REQUIREMENT » Return the first line, the line containing "turned rings between", and every line between them, exactly as they stand.

STORED DATA »

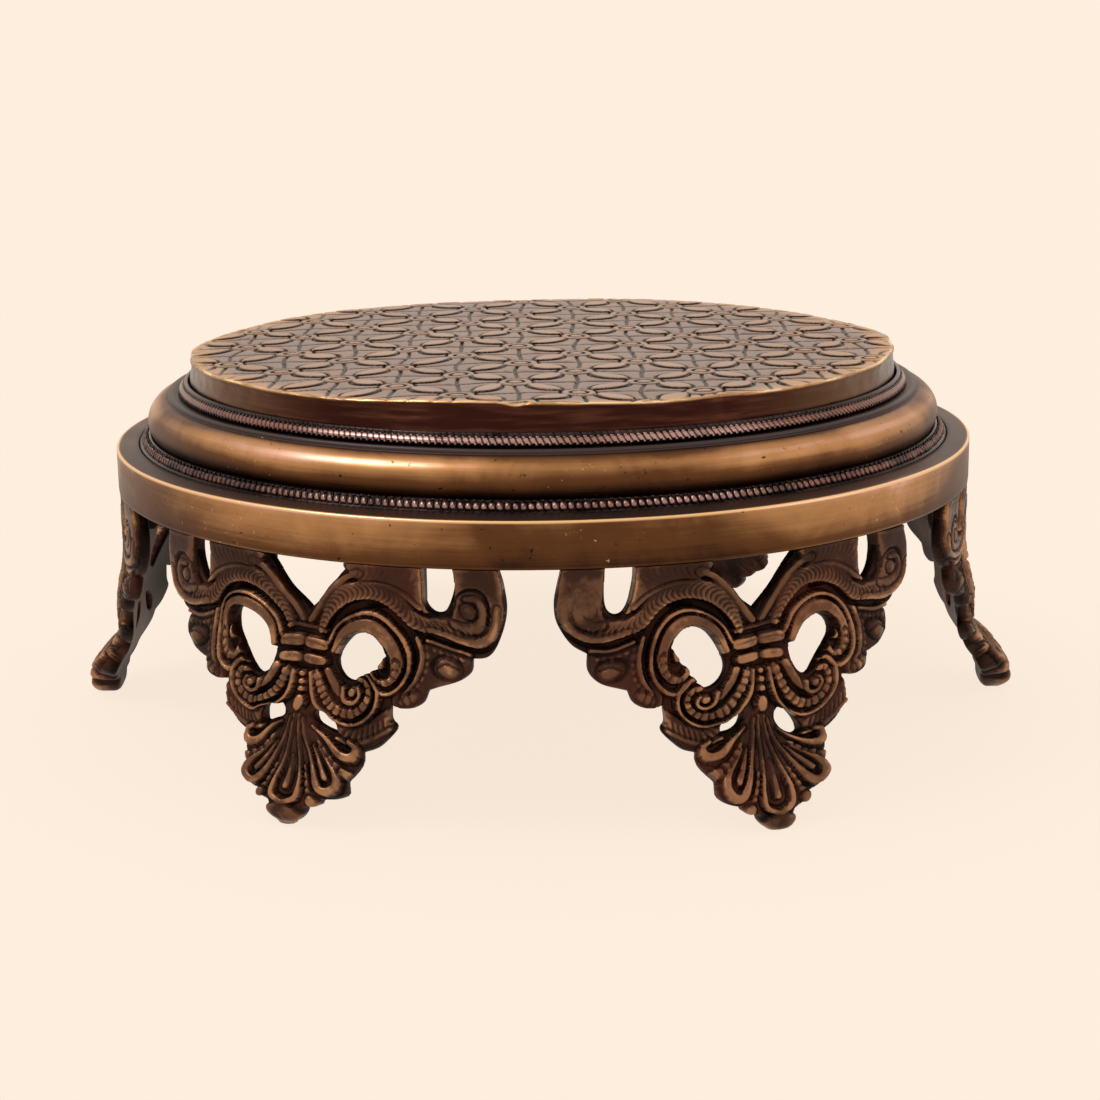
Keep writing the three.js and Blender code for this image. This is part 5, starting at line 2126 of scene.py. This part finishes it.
@dataclass
class RingStack:
    """The turned rings between the legs and the top, with their two milled strips."""

    apron_radius: float
    apron_wall: float
    leg_height: float
    apron_rim: float
    ledge_top: float
    apron_seat: float
    flange_under: float
    moulding_seat: float
    roll_radius: float = 8.1
    roll_setback: float = 19.6
    roll_lift: float = 8.3
    flange_inner: float = 116.0
    top_outer: float = 126.5

    FOOT_ANGLE = -46.0
    ROLL_WALL = 4.5

    def __post_init__(self) -> None:
        """Place the roll's centre and its foot."""
        self.roll_centre = (self.apron_radius - self.roll_setback, self.apron_seat + self.roll_lift)
        self.foot = self.roll_centre[0] + self.roll_radius * math.cos(math.radians(self.FOOT_ANGLE))

    def build(self, golden: GoldenTurned, coppery: CopperyStrip) -> None:
        """Make the four rings.

        Args:
            golden: Finish of the two big rings.
            coppery: Finish of the two strips.
        """
        apron = TurnedRing("apron_band", self._apron_section(), 0.1, 2.0)
        roll = TurnedRing("round_moulding", self._roll_section(), 0.16, 5.0)
        for ring, finish_name, node in ((apron, "golden_apron", "apron_ring"),
                                        (roll, "golden_roll", "round_moulding_ring")):
            material = golden.material(finish_name)
            finished_piece(ring.name, ring.sweep(material), material, [node])
        for ring, piece, side in ((self._upper_strip(), "upper_toothed_strip", "upper"),
                                  (self._lower_strip(), "lower_beaded_strip", "lower")):
            ribbed = replace(coppery, ribs=ring.garlands[0].count)
            material = ribbed.material(f"coppery_{side}_strip")
            finished_piece(piece, ring.sweep(material), material, [f"{side}_milled_strip"])

    def _apron_section(self) -> list[SectionPoint]:
        """Draw the apron band with its ledge and inner flange.

        Returns:
            The section's points.
        """
        outer, inner = self.apron_radius, self.apron_radius - self.apron_wall
        low, rim, ledge = self.leg_height, self.apron_rim, self.ledge_top
        # The tone rises up the outer wall: painted shade low on the apron, lighter towards its top.
        wall = ((0.08, 0.3), (0.2, 0.44), (0.4, 0.6), (0.6, 0.7), (0.8, 0.76), (0.93, 0.86))
        return [
            *section_points((inner, low, 0.3), (outer - 0.6, low, 0.4), (outer - 0.1, low + 0.35, 0.55)),
            *section_points(*((outer, low + (rim - low) * share, tone) for share, tone in wall)),
            # A tone above 1.05 on the rounded top edge paints a highlight line there.
            *rounded_corner((outer - 0.7, rim - 0.7), 0.7, 0.0, 80.0, 4, (1.15, 1.35)),
            *section_points(
                (outer - 1.4, rim + 0.1, 0.4, 0.3), (outer - 3.0, rim + 0.3, 0.3, 0.6),
                (outer - 6.0, rim + 0.6, 0.3, 0.5), (inner + 0.6, ledge, 0.12), (inner, ledge - 0.3, 0.1),
                (inner, self.apron_seat, 0.1), (self.flange_inner, self.apron_seat, 0.2),
                (self.flange_inner, self.flange_under, 0.3), (inner - 1.0, self.flange_under, 0.3),
                (inner, self.flange_under - 1.0, 0.3))]

    def _roll_section(self) -> list[SectionPoint]:
        """Draw the round moulding with its lip under the upper strip.

        Returns:
            The section's points.
        """
        centre, radius, seat = self.roll_centre, self.roll_radius, self.moulding_seat
        return [
            *section_points((self.foot - 4.5, self.apron_seat, 0.1), (self.foot, self.apron_seat, 0.0)),
            # The tone paints shade on the roll's lower half, darkest at its foot, and a highlight on its
            # upper half, brightest near 40 degrees.
            *rounded_corner(centre, radius, self.FOOT_ANGLE, 0.0, 10, (0.0, 0.38)),
            *rounded_corner(centre, radius, 6.0, 40.0, 9, (0.5, 1.04)),
            *rounded_corner(centre, radius, 46.0, 78.0, 8, (1.02, 0.5)),
            SectionPoint(centre[0] + 0.9, seat - 1.75, 0.05),
            *rounded_corner((centre[0] - 0.1, seat - 0.8), 0.85, -30.0, 90.0, 6, (0.3, 0.42), 1.0),
            *section_points((centre[0] - 1.6, seat - 0.2, 0.0), (self.flange_inner, seat - 0.2, 0.2),
                            (self.flange_inner, seat - 4.5, 0.3)),
            *rounded_corner(centre, radius - self.ROLL_WALL, 100.0, self.FOOT_ANGLE, 10, (0.25, 0.2))]

    def _upper_strip(self) -> TurnedRing:
        """Draw the toothed strip in the corner between the top's side and the roll.

        Returns:
            The strip.
        """
        inner, outer, seat = self.top_outer + 0.2, self.top_outer + 4.4, self.moulding_seat
        section = [
            *section_points(
                (inner, seat, 0.0), (outer - 0.7, seat, 0.0), (outer - 1.1, seat + 0.5, 0.0),
                (outer - 0.9, seat + 1.0, 0.3), (outer - 0.75, seat + 1.2, 0.8),
                (outer - 1.2, seat + 1.9, 0.95), (outer - 1.9, seat + 2.6, 0.9),
                (outer - 2.3, seat + 2.8, 0.3), (outer - 2.6, seat + 2.7, 0.0)),
            *rounded_corner((inner + 0.8, seat + 3.35), 0.8, -20.0, 150.0, 6, (0.35, 0.42))]
        teeth = Garland(outer - 0.95, seat + 0.95, 2.1, (0.6, 1.25, 1.3), 0.85, -20.0, 0.14, 3)
        dots = Garland(outer - 2.25, seat + 2.85, 2.1, (0.9, 1.2, 0.5), 0.75, 40.0, 0.16, 4)
        return TurnedRing("upper_strip", section, 0.1, 8.0, (teeth, dots))

    def _lower_strip(self) -> TurnedRing:
        """Draw the beaded strip in the corner between the roll's foot and the ledge.

        Returns:
            The strip.
        """
        seat, ledge, foot = self.apron_seat, self.ledge_top, self.foot
        outer = self.apron_radius - self.apron_wall - 0.3
        section = section_points(
            (foot + 0.25, seat, 0.0), (outer, seat, 0.05), (outer, ledge - 0.1, 0.2),
            (outer - 1.0, ledge + 0.2, 0.1), (outer - 1.4, ledge + 1.2, 0.05), (outer - 2.2, seat + 3.0, 0.0),
            (outer - 3.0, seat + 3.7, 0.3), (foot + 2.0, seat + 4.2, 0.35), (foot + 1.35, seat + 3.8, 0.1),
            (foot + 0.6, seat + 1.8, 0.0))
        beads = Garland(outer - 1.75, ledge + 1.35, 2.4, (1.5, 2.15, 2.9), 0.75, -28.0, 0.12, 6)
        bridges = Garland(outer - 2.7, seat + 3.7, 2.6, (1.0, 1.1, 0.7), 0.4, -28.0, 0.25, 7)
        return TurnedRing("lower_strip", section, 0.12, 9.0, (beads, bridges))


class ScrewSet(Enum):
    """The two sets of cheese-head screws."""

    LEGS = "leg_screws"
    TOP = "top_screws"


@dataclass
class Screws:
    """Slotted cheese-head screws, made once for each set and placed at every CAD screw."""

    diameter: float = 4.0
    head: float = 7.0
    head_height: float = 2.6
    bevel: float = 0.4
    slot_width: float = 1.1
    slot_depth: float = 1.3
    sides: int = 24
    crown_steps: int = 10

    def build(self, names: Iterable[str], finish: PlainSteel) -> None:
        """Set both kinds of screw.

        Args:
            names: Names of the CAD nodes.
            finish: The screws' finish.
        """
        material = finish.material("screw_steel")
        screws = sorted(name for name in names if "screw" in name)
        for kind in ScrewSet:
            wanted = [name for name in screws if name.startswith("top_") == (kind is ScrewSet.TOP)]
            mesh = self._set(kind, wanted, material)
            finished_piece(kind.value, mesh, material, wanted)

    def _screw(self, length: float) -> bpy.types.Mesh:
        """Turn one screw along X, its head's face towards -X and its seat at the origin.

        Args:
            length: Length of its shank.

        Returns:
            The mesh, in metres.
        """
        head, shank = self.head / 2.0, self.diameter / 2.0
        half, face, sides = self.slot_width / 2.0, -self.head_height, self.sides
        turns = np.linspace(0.0, 2.0 * math.pi, sides, endpoint=False)
        rings = [(face + self.bevel, head), (0.0, head), (0.0, shank), (length - 1.0, shank),
                 (length, shank * 0.6)]
        points = [(x, r * math.cos(turn), r * math.sin(turn)) for x, r in rings for turn in turns]
        faces = [(ring + side, ring + (side + 1) % sides, ring + sides + (side + 1) % sides,
                  ring + sides + side)
                 for ring in range(0, (len(rings) - 1) * sides, sides) for side in range(sides)]
        faces.append(tuple(range((len(rings) - 1) * sides, len(rings) * sides)))
        rim = head - self.bevel
        edge = math.sqrt(rim**2 - half**2)
        start = math.asin(half / rim)
        crown = np.linspace(start, math.pi - start, self.crown_steps + 1)
        base, size = len(points), len(crown)
        points += [(face, rim * math.cos(turn), side * rim * math.sin(turn)) for side in (1, -1)
                   for turn in crown]
        floor = len(points)
        points += [(face + self.slot_depth, across, aside) for aside in (half, -half)
                   for across in (edge, -edge)]
        last = base + size - 1
        faces += [tuple(range(last, base - 1, -1)), tuple(range(base + size, floor)),
                  (base, last, floor + 1, floor), (floor - 1, base + size, floor + 2, floor + 3),
                  (floor, floor + 1, floor + 3, floor + 2)]
        mesh = bpy.data.meshes.new("screw")
        mesh.from_pydata((np.array(points) * MM).tolist(), [], faces)
        self._close_head(mesh)
        return mesh

    @staticmethod
    def _close_head(mesh: bpy.types.Mesh) -> None:
        """Join the head's bevelled edge to its face and its slot.

        Args:
            mesh: The screw's mesh.
        """
        shape = bmesh.new()
        shape.from_mesh(mesh)
        open_edges = [edge for edge in shape.edges if len(edge.link_faces) == 1]
        bmesh.ops.holes_fill(shape, edges=open_edges, sides=0)
        bmesh.ops.recalc_face_normals(shape, faces=shape.faces)
        shape.to_mesh(mesh)
        shape.free()

    def _seat(self, name: str, vertical: bool) -> tuple[tuple[float, float, float], float]:
        """Find where a CAD screw's head sits and how long its shank is.

        Args:
            name: The CAD node.
            vertical: Whether the screw stands upright, or else points at the table's axis.

        Returns:
            The seat and the length.
        """
        low, high = (np.array(corner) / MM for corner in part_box(name))
        middle = (low + high) / 2.0
        if vertical:
            seat = low[2] + self.head_height
            return (middle[0], middle[1], seat), high[2] - seat
        radii = [vertex.co.xy.length / MM for vertex in bpy.data.objects[name].data.vertices]
        seat = min(radii) + self.head_height
        reach = math.hypot(middle[0], middle[1])
        return (middle[0] / reach * seat, middle[1] / reach * seat, middle[2]), max(radii) - seat

    def _set(self, kind: ScrewSet, names: list[str], material: bpy.types.Material) -> bpy.types.Mesh:
        """Set one kind of screw with Geometry Nodes at the CAD screws' seats.

        Args:
            kind: Which set.
            names: The CAD screws.
            material: Their material.

        Returns:
            One mesh of all the screws.
        """
        vertical = kind is ScrewSet.TOP
        seats, lengths = zip(*(self._seat(name, vertical) for name in names))
        screw = linked("screw_master", self._screw(lengths[-1]))
        spots = bpy.data.meshes.new(kind.value)
        spots.from_pydata((np.array(seats) * MM).tolist(), [], [])

        def grow(bench: Bench, wires: dict[str, Wire]) -> Wire:
            """Place the screw at each seat, turned to point as the CAD's does.

            Args:
                bench: The node group's bench.
                wires: Its inputs, by name.

            Returns:
                The geometry's wire.
            """
            info = bench.node("GeometryNodeObjectInfo", None, {"Object": wires["Screw"]}, "Geometry")
            east, north, _ = bench.axes(bench.node("GeometryNodeInputPosition"))
            tilt = -math.pi / 2.0 if vertical else 0.0
            spin = bench.node("ShaderNodeCombineXYZ", None, {1: tilt, 2: north.of("ARCTAN2", east)})
            return bench.node("GeometryNodeInstanceOnPoints", None,
                              {"Points": wires["Geometry"], "Instance": info, "Rotation": spin})

        mesh = grown_mesh(kind.value, spots, {"Screw": ("NodeSocketObject", screw)}, grow, material)
        bpy.data.objects.remove(screw)
        return mesh


@dataclass(frozen=True)
class CastingSizes:
    """Sizes of the castings that their boxes don't show, in millimetres."""

    moulding_height: float = 17.9
    skirt_height: float = 12.2
    apron_rim: float = 15.2
    apron_wall: float = 8.0
    apron_sides: int = 60
    flange_thickness: float = 4.5
    front_gap: float = 6.95
    lug_width: float = 16.0
    lug_thickness: float = 4.4
    lug_clearance: float = 0.35
    lug_share: float = 0.849


def build_legs(sizes: CastingSizes, radius: float, leg_height: float) -> None:
    """Make the six legs under the apron.

    Args:
        sizes: Sizes of the castings.
        radius: The apron's radius.
        leg_height: Height of the apron's lower edge.
    """
    leg_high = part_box("side_right_leg")[1] / MM
    half_width = radius * math.asin(leg_high.y / radius)
    wall = radius - sizes.apron_wall
    flat_wall = wall * math.cos(math.pi / sizes.apron_sides)
    lug_outer = math.sqrt((flat_wall - sizes.lug_clearance) ** 2 - (sizes.lug_width / 2.0) ** 2)
    setting = LegSetting(radius, leg_height, half_width, leg_high.x - radius)
    legs = CarvedLegs(setting, leg_high.z, lug_outer - sizes.lug_thickness, lug_outer,
                      half_width * sizes.lug_share / 2.0 / wall, sizes.lug_width)
    front = math.degrees((half_width + sizes.front_gap) / radius)
    angles = {"front_left_leg": -90.0 - front, "front_right_leg": -90.0 + front, "side_left_leg": 180.0,
              "side_right_leg": 0.0, "rear_left_leg": 90.0 + front, "rear_right_leg": 90.0 - front}
    legs.build({name: math.radians(angle) for name, angle in angles.items()}, DarkRelief())


def main() -> None:
    """Build the portrait's camera, studio and pieces, and report each one."""
    logging.basicConfig(level=logging.INFO, format="%(name)s %(message)s")
    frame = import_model()
    PortraitCamera().build()
    Studio().build()
    sizes = CastingSizes()
    apron_low, apron_high = (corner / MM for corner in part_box("apron_ring"))
    moulding_seat = (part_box("round_moulding_ring")[1] / MM).z
    skirt_seat = (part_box("top_plate")[0] / MM).z
    radius, leg_height = apron_high.x, apron_low.z
    seat = moulding_seat - sizes.moulding_height
    stack = RingStack(radius, sizes.apron_wall, leg_height, leg_height + sizes.apron_rim, apron_high.z, seat,
                      seat - sizes.flange_thickness, moulding_seat)
    stack.build(GoldenTurned(), CopperyStrip())
    top = EngravedTop(stack.top_outer - EngravedTop.flare, skirt_seat + sizes.skirt_height, skirt_seat)
    top.build(GreyedTop())
    build_legs(sizes, radius, leg_height)
    Screws().build(frame["nodes"], PlainSteel())


if __name__ == "__main__":
    main()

SOLUTION TO THE PROBLEM »
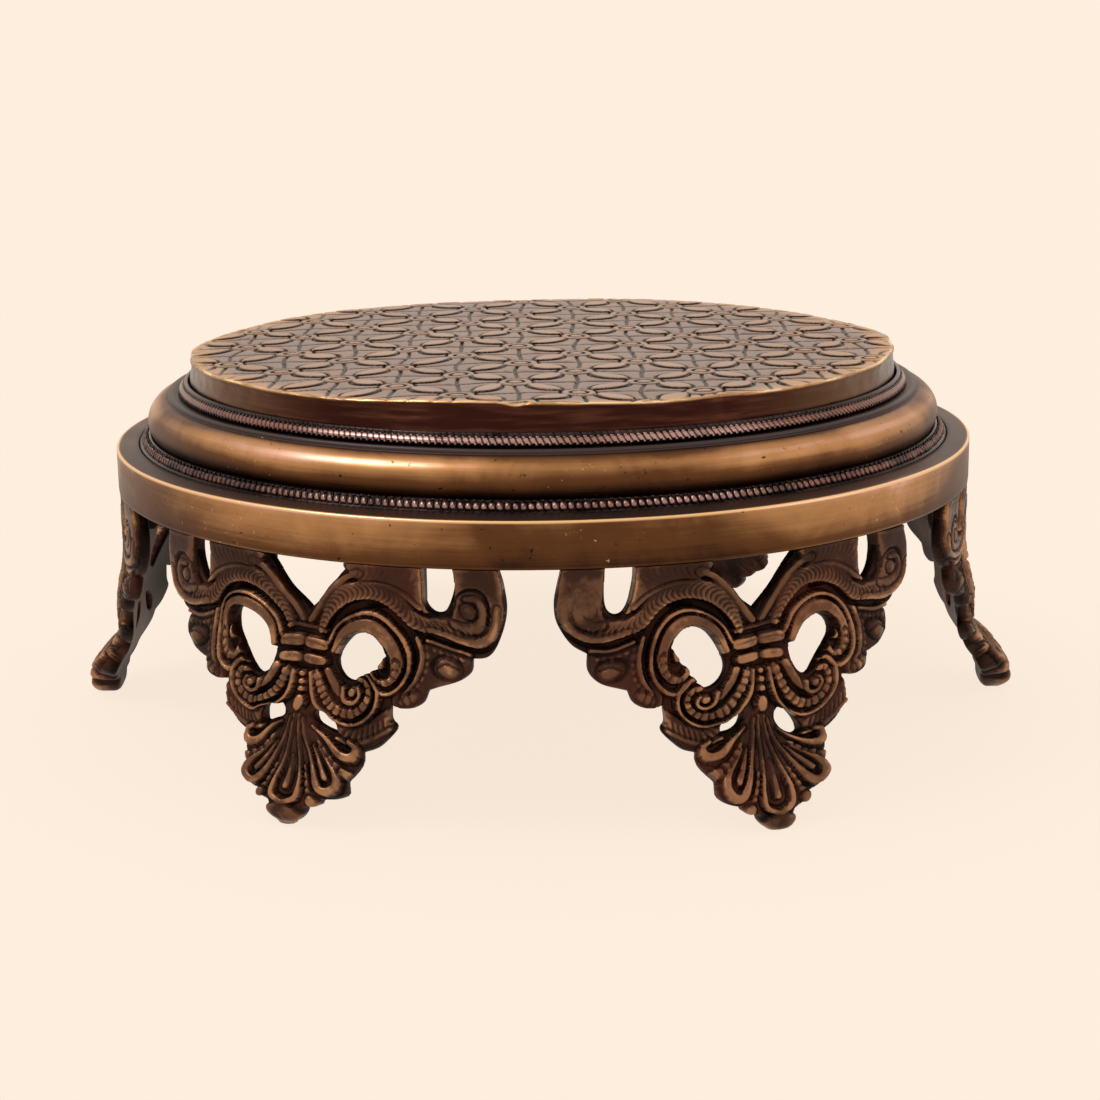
Keep writing the three.js and Blender code for this image. This is part 5, starting at line 2126 of scene.py. This part finishes it.
@dataclass
class RingStack:
    """The turned rings between the legs and the top, with their two milled strips."""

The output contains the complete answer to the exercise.